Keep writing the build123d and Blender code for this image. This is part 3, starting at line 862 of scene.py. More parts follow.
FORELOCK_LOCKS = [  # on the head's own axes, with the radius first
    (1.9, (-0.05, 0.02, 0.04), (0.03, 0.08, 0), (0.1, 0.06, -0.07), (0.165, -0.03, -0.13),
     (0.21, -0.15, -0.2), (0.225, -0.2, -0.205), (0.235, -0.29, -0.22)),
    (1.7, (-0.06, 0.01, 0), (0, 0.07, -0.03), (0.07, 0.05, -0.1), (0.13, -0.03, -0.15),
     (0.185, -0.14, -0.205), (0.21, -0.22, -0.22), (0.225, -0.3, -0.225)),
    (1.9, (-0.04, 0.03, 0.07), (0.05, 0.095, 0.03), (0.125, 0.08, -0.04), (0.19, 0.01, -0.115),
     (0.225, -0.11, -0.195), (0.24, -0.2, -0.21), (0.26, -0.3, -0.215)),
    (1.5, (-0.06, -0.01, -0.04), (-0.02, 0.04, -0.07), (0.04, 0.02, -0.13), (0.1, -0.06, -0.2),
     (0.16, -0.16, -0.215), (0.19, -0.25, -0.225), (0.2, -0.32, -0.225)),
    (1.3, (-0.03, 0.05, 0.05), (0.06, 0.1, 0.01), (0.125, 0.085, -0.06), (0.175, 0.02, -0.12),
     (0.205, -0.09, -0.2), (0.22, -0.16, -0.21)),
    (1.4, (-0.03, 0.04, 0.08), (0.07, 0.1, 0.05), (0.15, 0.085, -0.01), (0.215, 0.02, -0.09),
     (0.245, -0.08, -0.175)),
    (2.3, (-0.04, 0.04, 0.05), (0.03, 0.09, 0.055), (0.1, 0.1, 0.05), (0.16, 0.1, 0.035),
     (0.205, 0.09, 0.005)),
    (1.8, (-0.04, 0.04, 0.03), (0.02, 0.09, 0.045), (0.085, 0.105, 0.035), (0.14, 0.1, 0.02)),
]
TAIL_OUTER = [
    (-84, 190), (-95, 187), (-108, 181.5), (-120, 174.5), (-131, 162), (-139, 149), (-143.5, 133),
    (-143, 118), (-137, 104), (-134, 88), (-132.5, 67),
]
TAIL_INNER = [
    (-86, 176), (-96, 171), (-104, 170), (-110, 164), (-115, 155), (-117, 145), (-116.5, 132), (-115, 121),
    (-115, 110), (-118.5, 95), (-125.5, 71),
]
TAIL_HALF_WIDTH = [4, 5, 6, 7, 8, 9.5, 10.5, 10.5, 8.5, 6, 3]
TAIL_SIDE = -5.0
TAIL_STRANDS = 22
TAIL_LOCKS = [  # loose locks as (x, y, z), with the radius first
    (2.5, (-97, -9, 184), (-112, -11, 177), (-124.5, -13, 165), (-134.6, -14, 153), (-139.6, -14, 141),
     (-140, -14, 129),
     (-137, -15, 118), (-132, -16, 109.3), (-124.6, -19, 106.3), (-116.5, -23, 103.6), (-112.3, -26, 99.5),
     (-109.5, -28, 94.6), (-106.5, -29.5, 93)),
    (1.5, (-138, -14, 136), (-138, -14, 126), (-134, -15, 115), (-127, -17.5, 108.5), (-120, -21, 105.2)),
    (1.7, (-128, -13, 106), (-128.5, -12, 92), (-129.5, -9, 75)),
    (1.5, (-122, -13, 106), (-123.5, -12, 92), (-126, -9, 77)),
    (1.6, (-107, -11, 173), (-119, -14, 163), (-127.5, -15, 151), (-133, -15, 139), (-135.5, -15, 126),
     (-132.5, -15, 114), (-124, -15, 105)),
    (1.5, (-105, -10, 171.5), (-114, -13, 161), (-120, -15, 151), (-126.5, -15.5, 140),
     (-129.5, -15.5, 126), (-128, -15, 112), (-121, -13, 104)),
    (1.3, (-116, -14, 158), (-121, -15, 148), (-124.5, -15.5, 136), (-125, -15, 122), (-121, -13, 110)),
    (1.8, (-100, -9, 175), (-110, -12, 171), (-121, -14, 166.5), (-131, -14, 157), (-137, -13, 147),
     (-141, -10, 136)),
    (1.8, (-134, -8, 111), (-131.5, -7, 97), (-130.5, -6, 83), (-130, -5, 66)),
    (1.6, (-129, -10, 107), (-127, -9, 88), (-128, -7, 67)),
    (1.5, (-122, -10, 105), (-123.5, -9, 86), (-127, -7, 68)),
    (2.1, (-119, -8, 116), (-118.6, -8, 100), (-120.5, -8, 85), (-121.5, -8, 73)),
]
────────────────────
*Your goal*:
Output the listing above exactly as it appears.

*Task response*:
Keep writing the build123d and Blender code for this image. This is part 3, starting at line 862 of scene.py. More parts follow.
FORELOCK_LOCKS = [  # on the head's own axes, with the radius first
    (1.9, (-0.05, 0.02, 0.04), (0.03, 0.08, 0), (0.1, 0.06, -0.07), (0.165, -0.03, -0.13),
     (0.21, -0.15, -0.2), (0.225, -0.2, -0.205), (0.235, -0.29, -0.22)),
    (1.7, (-0.06, 0.01, 0), (0, 0.07, -0.03), (0.07, 0.05, -0.1), (0.13, -0.03, -0.15),
     (0.185, -0.14, -0.205), (0.21, -0.22, -0.22), (0.225, -0.3, -0.225)),
    (1.9, (-0.04, 0.03, 0.07), (0.05, 0.095, 0.03), (0.125, 0.08, -0.04), (0.19, 0.01, -0.115),
     (0.225, -0.11, -0.195), (0.24, -0.2, -0.21), (0.26, -0.3, -0.215)),
    (1.5, (-0.06, -0.01, -0.04), (-0.02, 0.04, -0.07), (0.04, 0.02, -0.13), (0.1, -0.06, -0.2),
     (0.16, -0.16, -0.215), (0.19, -0.25, -0.225), (0.2, -0.32, -0.225)),
    (1.3, (-0.03, 0.05, 0.05), (0.06, 0.1, 0.01), (0.125, 0.085, -0.06), (0.175, 0.02, -0.12),
     (0.205, -0.09, -0.2), (0.22, -0.16, -0.21)),
    (1.4, (-0.03, 0.04, 0.08), (0.07, 0.1, 0.05), (0.15, 0.085, -0.01), (0.215, 0.02, -0.09),
     (0.245, -0.08, -0.175)),
    (2.3, (-0.04, 0.04, 0.05), (0.03, 0.09, 0.055), (0.1, 0.1, 0.05), (0.16, 0.1, 0.035),
     (0.205, 0.09, 0.005)),
    (1.8, (-0.04, 0.04, 0.03), (0.02, 0.09, 0.045), (0.085, 0.105, 0.035), (0.14, 0.1, 0.02)),
]
TAIL_OUTER = [
    (-84, 190), (-95, 187), (-108, 181.5), (-120, 174.5), (-131, 162), (-139, 149), (-143.5, 133),
    (-143, 118), (-137, 104), (-134, 88), (-132.5, 67),
]
TAIL_INNER = [
    (-86, 176), (-96, 171), (-104, 170), (-110, 164), (-115, 155), (-117, 145), (-116.5, 132), (-115, 121),
    (-115, 110), (-118.5, 95), (-125.5, 71),
]
TAIL_HALF_WIDTH = [4, 5, 6, 7, 8, 9.5, 10.5, 10.5, 8.5, 6, 3]
TAIL_SIDE = -5.0
TAIL_STRANDS = 22
TAIL_LOCKS = [  # loose locks as (x, y, z), with the radius first
    (2.5, (-97, -9, 184), (-112, -11, 177), (-124.5, -13, 165), (-134.6, -14, 153), (-139.6, -14, 141),
     (-140, -14, 129),
     (-137, -15, 118), (-132, -16, 109.3), (-124.6, -19, 106.3), (-116.5, -23, 103.6), (-112.3, -26, 99.5),
     (-109.5, -28, 94.6), (-106.5, -29.5, 93)),
    (1.5, (-138, -14, 136), (-138, -14, 126), (-134, -15, 115), (-127, -17.5, 108.5), (-120, -21, 105.2)),
    (1.7, (-128, -13, 106), (-128.5, -12, 92), (-129.5, -9, 75)),
    (1.5, (-122, -13, 106), (-123.5, -12, 92), (-126, -9, 77)),
    (1.6, (-107, -11, 173), (-119, -14, 163), (-127.5, -15, 151), (-133, -15, 139), (-135.5, -15, 126),
     (-132.5, -15, 114), (-124, -15, 105)),
    (1.5, (-105, -10, 171.5), (-114, -13, 161), (-120, -15, 151), (-126.5, -15.5, 140),
     (-129.5, -15.5, 126), (-128, -15, 112), (-121, -13, 104)),
    (1.3, (-116, -14, 158), (-121, -15, 148), (-124.5, -15.5, 136), (-125, -15, 122), (-121, -13, 110)),
    (1.8, (-100, -9, 175), (-110, -12, 171), (-121, -14, 166.5), (-131, -14, 157), (-137, -13, 147),
     (-141, -10, 136)),
    (1.8, (-134, -8, 111), (-131.5, -7, 97), (-130.5, -6, 83), (-130, -5, 66)),
    (1.6, (-129, -10, 107), (-127, -9, 88), (-128, -7, 67)),
    (1.5, (-122, -10, 105), (-123.5, -9, 86), (-127, -7, 68)),
    (2.1, (-119, -8, 116), (-118.6, -8, 100), (-120.5, -8, 85), (-121.5, -8, 73)),
]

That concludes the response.